> DATASET CONTENT
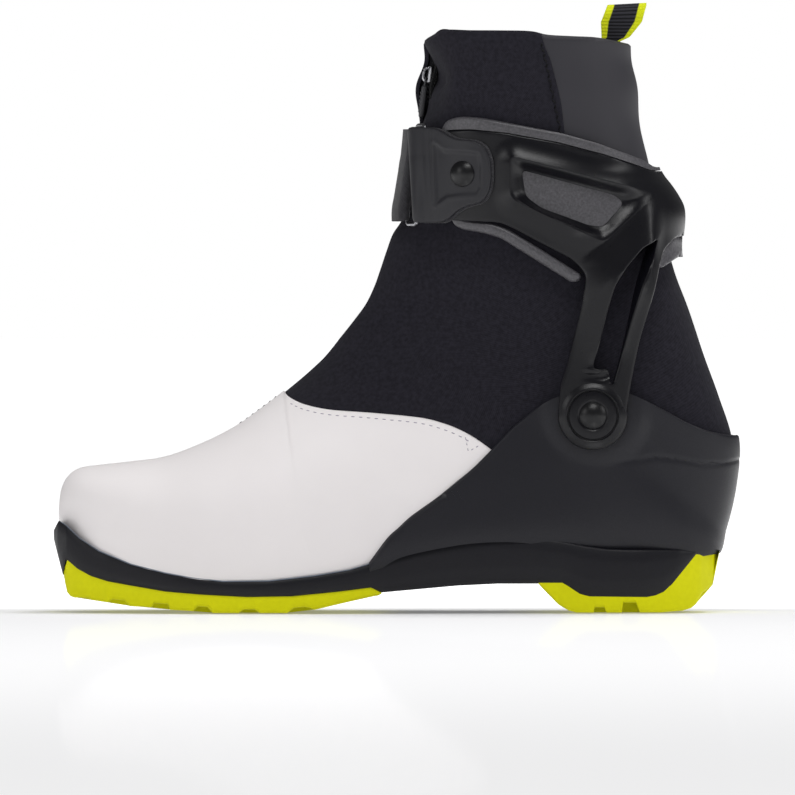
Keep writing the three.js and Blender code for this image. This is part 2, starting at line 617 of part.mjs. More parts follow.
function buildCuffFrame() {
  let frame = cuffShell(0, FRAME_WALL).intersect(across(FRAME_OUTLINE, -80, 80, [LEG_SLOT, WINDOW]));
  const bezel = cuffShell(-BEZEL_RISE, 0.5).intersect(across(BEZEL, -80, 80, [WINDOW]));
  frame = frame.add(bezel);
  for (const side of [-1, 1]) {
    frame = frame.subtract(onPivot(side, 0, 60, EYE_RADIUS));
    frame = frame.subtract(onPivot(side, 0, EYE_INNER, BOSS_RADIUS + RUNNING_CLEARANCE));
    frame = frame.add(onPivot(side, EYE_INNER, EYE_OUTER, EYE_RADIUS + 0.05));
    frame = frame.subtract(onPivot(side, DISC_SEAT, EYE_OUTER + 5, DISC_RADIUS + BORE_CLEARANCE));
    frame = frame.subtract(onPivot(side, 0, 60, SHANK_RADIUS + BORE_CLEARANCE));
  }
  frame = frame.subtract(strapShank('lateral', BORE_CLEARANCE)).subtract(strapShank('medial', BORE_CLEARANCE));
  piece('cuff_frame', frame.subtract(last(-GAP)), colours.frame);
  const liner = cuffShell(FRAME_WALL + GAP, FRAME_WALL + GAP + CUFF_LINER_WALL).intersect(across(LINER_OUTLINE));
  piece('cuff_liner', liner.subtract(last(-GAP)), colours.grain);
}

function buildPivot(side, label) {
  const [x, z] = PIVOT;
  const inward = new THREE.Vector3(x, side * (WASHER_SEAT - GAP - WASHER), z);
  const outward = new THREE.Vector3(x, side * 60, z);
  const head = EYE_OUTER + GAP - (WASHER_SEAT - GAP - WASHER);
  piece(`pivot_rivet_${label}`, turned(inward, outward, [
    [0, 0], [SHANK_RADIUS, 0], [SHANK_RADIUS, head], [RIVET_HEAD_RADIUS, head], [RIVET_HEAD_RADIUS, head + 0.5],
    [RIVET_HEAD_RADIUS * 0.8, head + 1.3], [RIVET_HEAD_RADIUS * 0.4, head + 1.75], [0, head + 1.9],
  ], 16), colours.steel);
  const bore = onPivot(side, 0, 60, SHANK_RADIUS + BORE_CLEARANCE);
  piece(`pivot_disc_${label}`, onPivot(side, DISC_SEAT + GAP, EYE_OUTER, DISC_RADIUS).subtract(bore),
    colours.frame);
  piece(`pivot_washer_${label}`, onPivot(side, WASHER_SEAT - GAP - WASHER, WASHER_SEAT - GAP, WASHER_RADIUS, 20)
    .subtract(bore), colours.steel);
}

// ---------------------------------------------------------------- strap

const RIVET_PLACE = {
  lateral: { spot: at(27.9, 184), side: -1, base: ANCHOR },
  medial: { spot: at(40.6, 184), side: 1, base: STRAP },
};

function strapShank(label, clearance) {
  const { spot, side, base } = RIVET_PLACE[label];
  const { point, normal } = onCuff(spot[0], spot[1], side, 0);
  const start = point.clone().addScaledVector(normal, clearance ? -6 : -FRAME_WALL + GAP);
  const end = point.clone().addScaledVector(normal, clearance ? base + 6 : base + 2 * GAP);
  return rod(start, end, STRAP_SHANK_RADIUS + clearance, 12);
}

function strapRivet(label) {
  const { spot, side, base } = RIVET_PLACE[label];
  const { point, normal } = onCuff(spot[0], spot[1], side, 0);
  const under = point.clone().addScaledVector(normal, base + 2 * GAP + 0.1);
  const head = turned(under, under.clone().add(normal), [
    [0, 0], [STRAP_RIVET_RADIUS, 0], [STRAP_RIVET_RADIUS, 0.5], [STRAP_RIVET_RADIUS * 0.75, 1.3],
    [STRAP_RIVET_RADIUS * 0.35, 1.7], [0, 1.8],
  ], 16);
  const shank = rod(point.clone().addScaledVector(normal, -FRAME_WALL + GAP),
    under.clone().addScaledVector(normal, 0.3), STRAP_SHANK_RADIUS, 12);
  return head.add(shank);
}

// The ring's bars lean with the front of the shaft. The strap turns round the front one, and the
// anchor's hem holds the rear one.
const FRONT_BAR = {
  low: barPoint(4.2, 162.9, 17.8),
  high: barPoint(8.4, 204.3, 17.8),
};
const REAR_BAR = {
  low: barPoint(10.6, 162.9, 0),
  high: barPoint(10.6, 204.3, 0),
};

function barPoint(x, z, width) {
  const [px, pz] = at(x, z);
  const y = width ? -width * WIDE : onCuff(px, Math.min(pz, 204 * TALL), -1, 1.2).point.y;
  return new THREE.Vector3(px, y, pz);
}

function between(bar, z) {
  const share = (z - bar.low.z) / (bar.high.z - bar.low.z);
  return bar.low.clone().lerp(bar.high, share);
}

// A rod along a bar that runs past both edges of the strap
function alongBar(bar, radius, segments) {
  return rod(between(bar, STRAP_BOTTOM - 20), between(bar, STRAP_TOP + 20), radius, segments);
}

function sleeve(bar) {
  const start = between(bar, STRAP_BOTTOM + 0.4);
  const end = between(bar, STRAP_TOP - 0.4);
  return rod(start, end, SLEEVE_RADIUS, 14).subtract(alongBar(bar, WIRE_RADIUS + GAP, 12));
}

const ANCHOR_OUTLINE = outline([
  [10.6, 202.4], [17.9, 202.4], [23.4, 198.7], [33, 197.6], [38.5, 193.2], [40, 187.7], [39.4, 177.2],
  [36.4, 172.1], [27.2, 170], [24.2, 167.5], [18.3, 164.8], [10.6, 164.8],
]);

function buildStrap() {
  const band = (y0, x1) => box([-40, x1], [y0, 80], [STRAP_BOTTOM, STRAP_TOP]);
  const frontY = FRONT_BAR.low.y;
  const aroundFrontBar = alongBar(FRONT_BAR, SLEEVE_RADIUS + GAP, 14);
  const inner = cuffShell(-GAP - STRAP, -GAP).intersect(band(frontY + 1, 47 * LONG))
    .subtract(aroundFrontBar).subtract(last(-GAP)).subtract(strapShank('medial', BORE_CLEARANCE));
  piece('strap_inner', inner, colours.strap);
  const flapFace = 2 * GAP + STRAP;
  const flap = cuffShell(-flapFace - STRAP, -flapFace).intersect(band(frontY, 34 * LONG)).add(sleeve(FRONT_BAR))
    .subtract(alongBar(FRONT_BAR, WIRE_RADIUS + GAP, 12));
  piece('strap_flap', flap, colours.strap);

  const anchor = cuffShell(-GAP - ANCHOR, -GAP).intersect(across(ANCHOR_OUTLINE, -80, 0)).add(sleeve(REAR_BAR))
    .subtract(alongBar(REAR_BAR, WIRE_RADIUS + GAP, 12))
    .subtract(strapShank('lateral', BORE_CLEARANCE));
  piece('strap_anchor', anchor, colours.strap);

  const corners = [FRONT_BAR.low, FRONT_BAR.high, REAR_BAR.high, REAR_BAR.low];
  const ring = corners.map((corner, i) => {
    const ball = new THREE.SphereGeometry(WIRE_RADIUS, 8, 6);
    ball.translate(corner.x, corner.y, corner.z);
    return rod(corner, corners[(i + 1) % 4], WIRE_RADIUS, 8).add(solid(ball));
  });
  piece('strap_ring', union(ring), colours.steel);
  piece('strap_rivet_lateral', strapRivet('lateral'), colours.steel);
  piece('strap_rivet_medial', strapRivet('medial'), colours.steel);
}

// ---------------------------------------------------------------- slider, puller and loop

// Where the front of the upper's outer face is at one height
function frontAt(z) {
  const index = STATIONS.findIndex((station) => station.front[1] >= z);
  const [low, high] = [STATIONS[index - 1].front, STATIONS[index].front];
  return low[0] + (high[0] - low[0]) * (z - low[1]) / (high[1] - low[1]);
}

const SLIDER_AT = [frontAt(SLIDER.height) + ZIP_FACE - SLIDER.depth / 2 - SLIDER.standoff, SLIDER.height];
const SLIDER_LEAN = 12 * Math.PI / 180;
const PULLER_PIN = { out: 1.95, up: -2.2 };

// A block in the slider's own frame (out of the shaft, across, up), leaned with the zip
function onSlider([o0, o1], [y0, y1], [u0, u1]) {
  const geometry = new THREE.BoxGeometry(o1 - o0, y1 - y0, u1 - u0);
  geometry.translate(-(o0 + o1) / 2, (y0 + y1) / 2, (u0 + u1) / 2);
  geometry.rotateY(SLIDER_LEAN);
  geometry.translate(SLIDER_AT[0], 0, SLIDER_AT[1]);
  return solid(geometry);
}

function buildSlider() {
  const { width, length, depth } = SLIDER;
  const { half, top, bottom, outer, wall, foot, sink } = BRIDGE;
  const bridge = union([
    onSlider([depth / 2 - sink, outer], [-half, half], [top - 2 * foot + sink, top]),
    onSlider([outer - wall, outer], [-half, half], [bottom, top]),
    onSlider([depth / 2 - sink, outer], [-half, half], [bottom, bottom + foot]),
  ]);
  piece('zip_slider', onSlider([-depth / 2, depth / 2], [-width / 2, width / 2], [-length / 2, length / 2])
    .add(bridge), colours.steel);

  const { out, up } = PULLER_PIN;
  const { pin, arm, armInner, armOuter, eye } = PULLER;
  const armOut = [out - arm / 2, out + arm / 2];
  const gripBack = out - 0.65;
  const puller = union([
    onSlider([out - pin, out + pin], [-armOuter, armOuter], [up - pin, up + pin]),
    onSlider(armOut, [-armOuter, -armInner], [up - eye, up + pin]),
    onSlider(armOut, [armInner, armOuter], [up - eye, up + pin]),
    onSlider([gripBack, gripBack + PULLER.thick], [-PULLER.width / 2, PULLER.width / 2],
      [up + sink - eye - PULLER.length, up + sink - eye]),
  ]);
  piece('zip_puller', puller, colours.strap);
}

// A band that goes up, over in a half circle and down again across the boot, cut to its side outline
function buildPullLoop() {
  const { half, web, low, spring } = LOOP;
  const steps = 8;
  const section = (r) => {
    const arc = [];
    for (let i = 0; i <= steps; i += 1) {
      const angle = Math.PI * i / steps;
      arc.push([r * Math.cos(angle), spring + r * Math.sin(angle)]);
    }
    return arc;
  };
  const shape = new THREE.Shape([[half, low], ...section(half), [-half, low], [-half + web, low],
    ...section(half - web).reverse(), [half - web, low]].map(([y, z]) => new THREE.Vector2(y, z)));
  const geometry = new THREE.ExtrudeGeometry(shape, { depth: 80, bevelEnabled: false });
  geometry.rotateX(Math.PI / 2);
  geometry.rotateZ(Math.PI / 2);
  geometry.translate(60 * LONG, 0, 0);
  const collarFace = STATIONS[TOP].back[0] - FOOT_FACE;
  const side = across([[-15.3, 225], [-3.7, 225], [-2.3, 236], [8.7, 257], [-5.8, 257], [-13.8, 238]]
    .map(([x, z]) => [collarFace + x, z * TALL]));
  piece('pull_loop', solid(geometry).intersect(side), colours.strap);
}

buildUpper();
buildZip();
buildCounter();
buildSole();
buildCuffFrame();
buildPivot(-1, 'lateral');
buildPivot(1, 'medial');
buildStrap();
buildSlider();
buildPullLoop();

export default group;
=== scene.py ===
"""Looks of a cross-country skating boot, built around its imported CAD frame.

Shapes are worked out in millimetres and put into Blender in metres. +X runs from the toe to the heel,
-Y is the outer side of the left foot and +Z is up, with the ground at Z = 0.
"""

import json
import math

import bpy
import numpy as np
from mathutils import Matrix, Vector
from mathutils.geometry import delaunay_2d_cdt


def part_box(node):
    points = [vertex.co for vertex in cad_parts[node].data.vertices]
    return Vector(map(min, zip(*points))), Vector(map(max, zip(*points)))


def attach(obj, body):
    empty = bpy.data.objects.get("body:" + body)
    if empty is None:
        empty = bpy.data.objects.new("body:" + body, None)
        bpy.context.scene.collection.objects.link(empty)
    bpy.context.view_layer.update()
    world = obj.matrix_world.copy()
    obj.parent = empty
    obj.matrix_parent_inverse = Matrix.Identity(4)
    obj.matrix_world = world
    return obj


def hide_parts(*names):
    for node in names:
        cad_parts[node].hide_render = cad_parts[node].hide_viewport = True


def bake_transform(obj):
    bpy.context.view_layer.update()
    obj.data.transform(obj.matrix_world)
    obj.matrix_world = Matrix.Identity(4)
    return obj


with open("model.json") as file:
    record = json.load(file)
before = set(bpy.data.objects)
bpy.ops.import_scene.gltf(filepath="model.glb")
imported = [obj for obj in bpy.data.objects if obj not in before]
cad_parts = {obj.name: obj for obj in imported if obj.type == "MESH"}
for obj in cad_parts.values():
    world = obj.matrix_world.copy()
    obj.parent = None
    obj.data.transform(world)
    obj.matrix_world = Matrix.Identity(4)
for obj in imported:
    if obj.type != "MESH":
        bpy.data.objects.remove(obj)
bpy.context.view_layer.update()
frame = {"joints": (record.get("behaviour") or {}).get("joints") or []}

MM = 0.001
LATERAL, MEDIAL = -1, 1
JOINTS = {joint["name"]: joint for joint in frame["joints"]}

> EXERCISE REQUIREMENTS
Write out only the lines that run from the line containing "buildUpper();" through the line containing "if empty is", both included, exactly as they appear above.

> EXERCISE RESULT
buildUpper();
buildZip();
buildCounter();
buildSole();
buildCuffFrame();
buildPivot(-1, 'lateral');
buildPivot(1, 'medial');
buildStrap();
buildSlider();
buildPullLoop();

export default group;
=== scene.py ===
"""Looks of a cross-country skating boot, built around its imported CAD frame.

Shapes are worked out in millimetres and put into Blender in metres. +X runs from the toe to the heel,
-Y is the outer side of the left foot and +Z is up, with the ground at Z = 0.
"""

import json
import math

import bpy
import numpy as np
from mathutils import Matrix, Vector
from mathutils.geometry import delaunay_2d_cdt


def part_box(node):
    points = [vertex.co for vertex in cad_parts[node].data.vertices]
    return Vector(map(min, zip(*points))), Vector(map(max, zip(*points)))


def attach(obj, body):
    empty = bpy.data.objects.get("body:" + body)
    if empty is None:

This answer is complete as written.